Again, it depends on the spirit with which reality shows and competition are taken. If it's all about competition, then it's got to be sporting too. A healthy approach to competition is what is needed and I feel that we tend to underestimate the Indian audience.

Do you consider yourself to be a successful professional who evolved into an equally good entrepreneur?

I have always considered myself to be a professional and tend to agree with what my friends say that Bengalis do not make very good business persons. But Synergy has grown from a small outfit to now employing about 40 people. We are also looking at working out of Mumbai and Delhi simultaneously so as to pitch for programmes more aggressively over the coming months.

Would we see another software producer turning into a broadcaster, a la Prannoy Roy and Raghav Behl (promoters of NDTV and Television Eighteen, respectively)?

Prannoy and others are success stories and I do have high regards for them. But, frankly speaking, the idea of being a broadcaster does not excite me. I am quite content being a professional.

You have been a theatre person. Do you still dabble in your favorite past time now or regret not doing so?

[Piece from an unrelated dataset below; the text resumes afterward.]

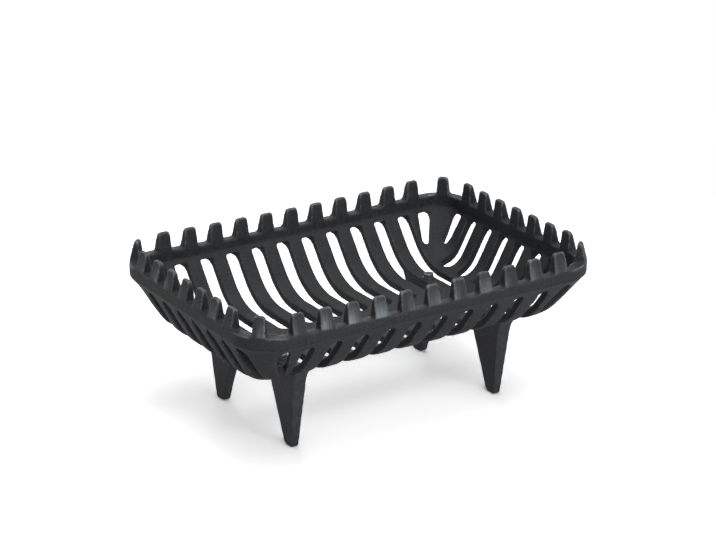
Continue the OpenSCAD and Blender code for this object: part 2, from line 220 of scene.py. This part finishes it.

I do regret not getting time for theatre and dramas as I used to in the past. But, according to me, if something has to be done, it should get my best. I know, at this time, I would not be able to give time and energy to theatre, which it demands in the form of dedication and rehearsals.

But, as I view it, even quizzing is all about drama. Look at Kaun Banega Crorepati (the Basu-directed game show on Star Plus, featuring Amitabh Bachchan, which is said to have been instrumental in changing Star's fortunes in India with one stroke). Wasn't it all about drama, suspense, and theatrics? It also featured Bachchan saab. So, in a way, I make up the loss of the actual stage by getting involved in TV programmes that have elements of drama.

It is said that you have paved the way for a generation of quizmasters in the country. How do you view competition?

For me, more the merrier. I have seen some of the quizzers and feel they are very good. But, I don't feel threatened.